Thursday, September 8, 2011

Angola and Portugal - "Role Reversal"

An ex-colony may be getting the better, in economic terms, of its old master

Sep 3rd 2011 | LUANDA | from the print edition

THE airport at Luanda, Angola’s capital, is called “The Fourth of February” after the start of the nationalist uprising against Portugal, the old imperial power, in 1961. But that is not deterring the thousands of Portuguese flooding in every week. With Portugal’s economy sickly, a stream of professionals has been heading south to the former colony. Portugal’s foreign ministry says it registered 45,000 Portuguese citizens as resident in Angola in 2007-08. A year later the figure had jumped to 92,000. Not long ago, Angolans were fleeing a civil war, looking for a better life in Portugal.

Vying with Nigeria to be Africa’s largest producer of crude oil, Angola is awash with Chinese credit to the tune of $14.5 billion. The IMF reckons its GDP will grow by 7.8% this year and 10.5% next. Portuguese building companies such as Teixeira Duarte, Soares de Costa and Mota Engil have been switching from the home market to Angola’s. Portuguese banks dominate Luanda’s financial sector.

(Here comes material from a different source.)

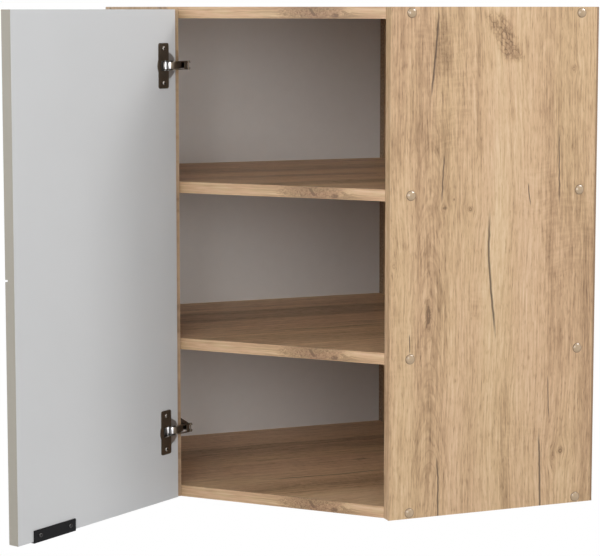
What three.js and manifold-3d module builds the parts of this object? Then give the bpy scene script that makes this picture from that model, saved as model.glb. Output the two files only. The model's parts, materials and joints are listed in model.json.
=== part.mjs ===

But the tables may be turning. Now Angolan state and private investors are eyeing Portugal. Angola’s Banco BIC, part-owned by Isabel dos Santos, the eldest daughter of Angola’s president of 32 years, José Eduardo dos Santos, is to buy Portugal’s Banco Português de Negócios (BPN) for $58m, a fifth of the original asking price of $260m. The IMF made the sale of BPN a condition for Portugal to get its recent bail-out of $113 billion.

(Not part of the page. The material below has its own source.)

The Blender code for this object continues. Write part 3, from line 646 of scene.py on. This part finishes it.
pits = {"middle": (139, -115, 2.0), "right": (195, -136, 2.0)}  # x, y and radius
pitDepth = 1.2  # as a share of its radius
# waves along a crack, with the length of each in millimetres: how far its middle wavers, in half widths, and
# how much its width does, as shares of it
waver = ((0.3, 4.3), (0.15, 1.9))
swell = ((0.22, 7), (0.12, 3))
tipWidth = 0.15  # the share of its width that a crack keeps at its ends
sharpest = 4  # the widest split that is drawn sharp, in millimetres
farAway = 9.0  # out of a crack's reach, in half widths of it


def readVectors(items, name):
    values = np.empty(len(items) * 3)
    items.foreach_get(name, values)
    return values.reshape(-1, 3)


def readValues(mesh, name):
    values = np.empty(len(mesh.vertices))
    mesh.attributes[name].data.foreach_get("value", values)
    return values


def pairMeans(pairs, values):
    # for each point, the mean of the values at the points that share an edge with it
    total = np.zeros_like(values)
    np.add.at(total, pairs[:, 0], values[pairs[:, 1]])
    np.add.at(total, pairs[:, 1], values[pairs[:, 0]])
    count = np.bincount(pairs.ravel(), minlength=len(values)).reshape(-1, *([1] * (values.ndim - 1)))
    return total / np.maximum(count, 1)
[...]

After a recent visit to Angola by Portugal’s foreign minister, Paulo Portas, Angola’s government was said to be studying Portugal’s privatisation plans “very deeply”. Angola’s national oil company, Sonangol, buoyed by last year’s profit of $3 billion-plus, acts as the government’s main dealmaker and overseas investor. It has the biggest share (12%) in Portugal’s largest listed bank, Millennium BCP, and is sniffing for a stake in Portugal’s state energy firm, GALP. Earlier this year it bought a chunk of ESCOM, the African mining and property arm of Portugal’s Grupo Espirito Santo.

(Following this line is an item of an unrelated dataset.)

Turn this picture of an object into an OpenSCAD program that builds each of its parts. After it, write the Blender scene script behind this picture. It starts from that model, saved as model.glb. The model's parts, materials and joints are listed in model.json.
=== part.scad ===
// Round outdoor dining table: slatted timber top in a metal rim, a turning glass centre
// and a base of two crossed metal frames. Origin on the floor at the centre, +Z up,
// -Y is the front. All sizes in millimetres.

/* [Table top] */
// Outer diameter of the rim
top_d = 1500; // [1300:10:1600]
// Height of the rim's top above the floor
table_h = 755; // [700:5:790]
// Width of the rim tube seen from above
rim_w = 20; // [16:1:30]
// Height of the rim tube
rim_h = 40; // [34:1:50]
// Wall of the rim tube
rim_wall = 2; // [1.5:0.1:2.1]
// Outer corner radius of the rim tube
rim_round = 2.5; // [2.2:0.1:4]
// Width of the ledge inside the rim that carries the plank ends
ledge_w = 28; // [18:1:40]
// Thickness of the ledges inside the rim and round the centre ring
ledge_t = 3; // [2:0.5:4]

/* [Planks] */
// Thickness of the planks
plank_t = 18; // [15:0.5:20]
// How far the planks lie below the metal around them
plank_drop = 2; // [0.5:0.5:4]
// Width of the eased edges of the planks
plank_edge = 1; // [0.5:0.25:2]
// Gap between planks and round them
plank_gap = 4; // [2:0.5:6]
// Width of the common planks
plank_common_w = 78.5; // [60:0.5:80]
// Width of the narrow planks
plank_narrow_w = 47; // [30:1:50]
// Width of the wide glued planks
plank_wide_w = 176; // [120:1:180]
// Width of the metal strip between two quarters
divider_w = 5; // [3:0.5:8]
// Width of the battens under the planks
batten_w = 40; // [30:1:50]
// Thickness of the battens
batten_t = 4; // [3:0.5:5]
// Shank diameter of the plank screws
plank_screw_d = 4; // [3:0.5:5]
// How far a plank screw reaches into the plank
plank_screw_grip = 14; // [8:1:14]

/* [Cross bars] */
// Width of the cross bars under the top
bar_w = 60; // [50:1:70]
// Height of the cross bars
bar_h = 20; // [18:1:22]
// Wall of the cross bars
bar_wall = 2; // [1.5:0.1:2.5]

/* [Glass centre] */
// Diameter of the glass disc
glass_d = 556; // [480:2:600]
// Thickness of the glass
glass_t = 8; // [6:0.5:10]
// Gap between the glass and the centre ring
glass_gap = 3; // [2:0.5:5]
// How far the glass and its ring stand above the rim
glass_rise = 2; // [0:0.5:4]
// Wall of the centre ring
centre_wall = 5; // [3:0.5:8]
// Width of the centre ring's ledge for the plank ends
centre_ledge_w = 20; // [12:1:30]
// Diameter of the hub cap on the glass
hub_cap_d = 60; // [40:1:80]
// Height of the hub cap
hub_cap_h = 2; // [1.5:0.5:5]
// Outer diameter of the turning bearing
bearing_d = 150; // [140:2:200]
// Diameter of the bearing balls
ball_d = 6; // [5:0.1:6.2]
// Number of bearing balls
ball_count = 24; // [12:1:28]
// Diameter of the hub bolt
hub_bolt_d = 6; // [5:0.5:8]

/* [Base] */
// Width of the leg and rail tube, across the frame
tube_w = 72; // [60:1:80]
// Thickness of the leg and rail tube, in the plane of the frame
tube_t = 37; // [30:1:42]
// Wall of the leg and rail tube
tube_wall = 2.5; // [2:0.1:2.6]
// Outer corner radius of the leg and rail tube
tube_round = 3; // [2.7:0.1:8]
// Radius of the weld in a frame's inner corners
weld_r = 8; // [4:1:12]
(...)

Apart from her stake in BIC Angola and BPN, Ms dos Santos owns just under 10% of Portugal’s Banco Português de Investimento (BPI), which runs Angola’s Banco Fomento de Angola (BFA); it has shares in several other banks. She has also bought a Portuguese cable-television provider, ZON Multimedia. Another of her companies, Condis, is teaming up with a Portuguese supermarket chain, Sonae, to launch a network of Continente outlets in Angola.

“Historically the Angolans worked for the Portuguese, but now it’s the Portuguese who are working for the Angolans,” says Paulo Pimenta, a Portuguese lawyer based in Mozambique. “People have to get used to it.” “This is definitely a first for Africa,” says Pedro Seabra of the Portuguese Institute for International Relations and Security, “that the dynamics between colony and master have been so inverted.”